The investment is expected to cover the cost of installing ASML Holding’s extreme ultraviolet lithography equipment at the factory, according to a Bloomberg report. Lithography machines are used to draw patterns on silicon chips using light, and Dutch company ASML Holdings is one of the top producers of these lithography machines.

The Japanese government's investment in Micron covers almost 40% of the company’s planned capital infusion in Japan and is aimed at securing a strong supply of advanced chips for the future, the report cited Economy Minister Yasutoshi Nishimura as saying.

The capital injection into Micron comes at a time when the US-headquartered firm is facing a probe from Chinese regulators as a result of the ongoing chip war between the US and China, threatening to put majority of the company’s sales in the Asian  market at risk.

Micron attracted the ire of the Chinese government after the US, in January, convinced the Netherlands and Japan to join it in expanding the ban on exports of chip-making technology to China.

The US first imposed restrictions on exports of chips to China in 2015, extending them in 2021 and twice in 2022. The most recent restrictions were introduced in December.

US lawmakers have also been urging the Biden administration to take more action to impede China’s progress in gaining dominance in areas such as artificial intelligence and quantum computing.

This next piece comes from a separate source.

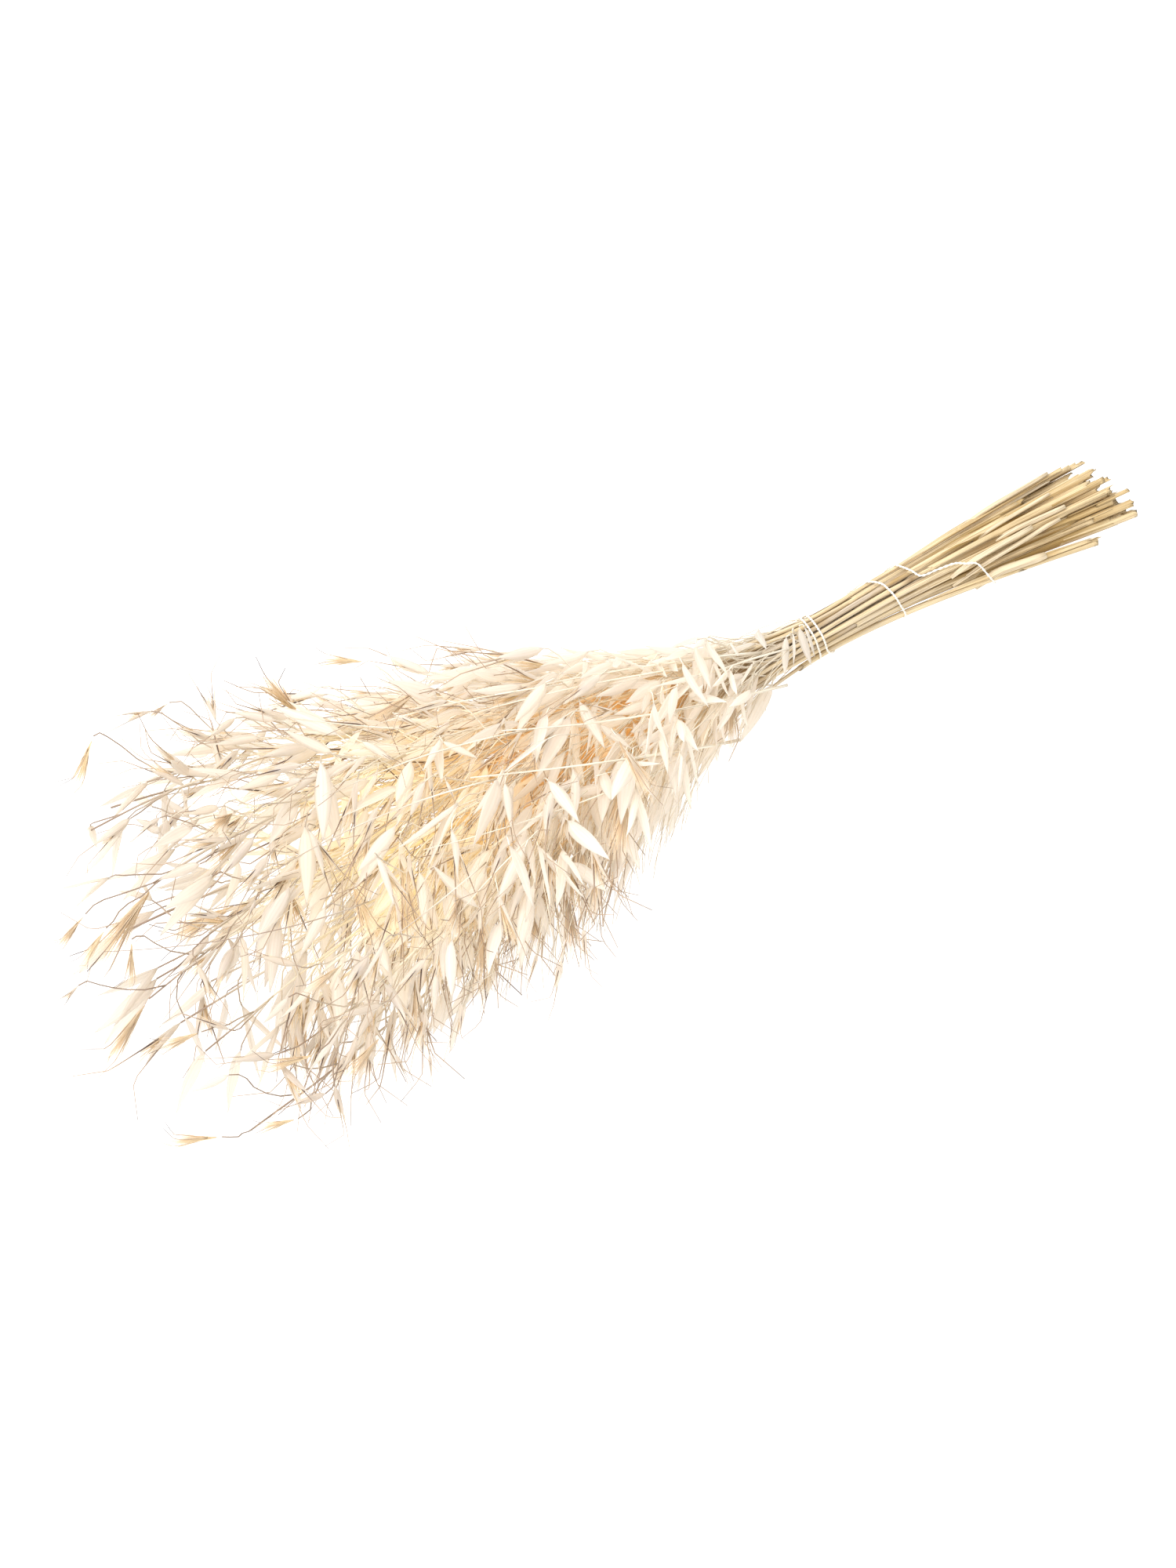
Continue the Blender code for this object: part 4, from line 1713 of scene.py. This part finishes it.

The suggestions included imposing trade restrictions on Chinese memory chip maker Changxin Memory Technologies as a counteroffensive to China's ban on the use of Micron’s chips.

In addition to the $1.3 billion investment, the Japanese government has set aside a sum of $1.11 billion and $170 million to help Micron cover production and development costs for the advanced chips, respectively, according to the Bloomberg report.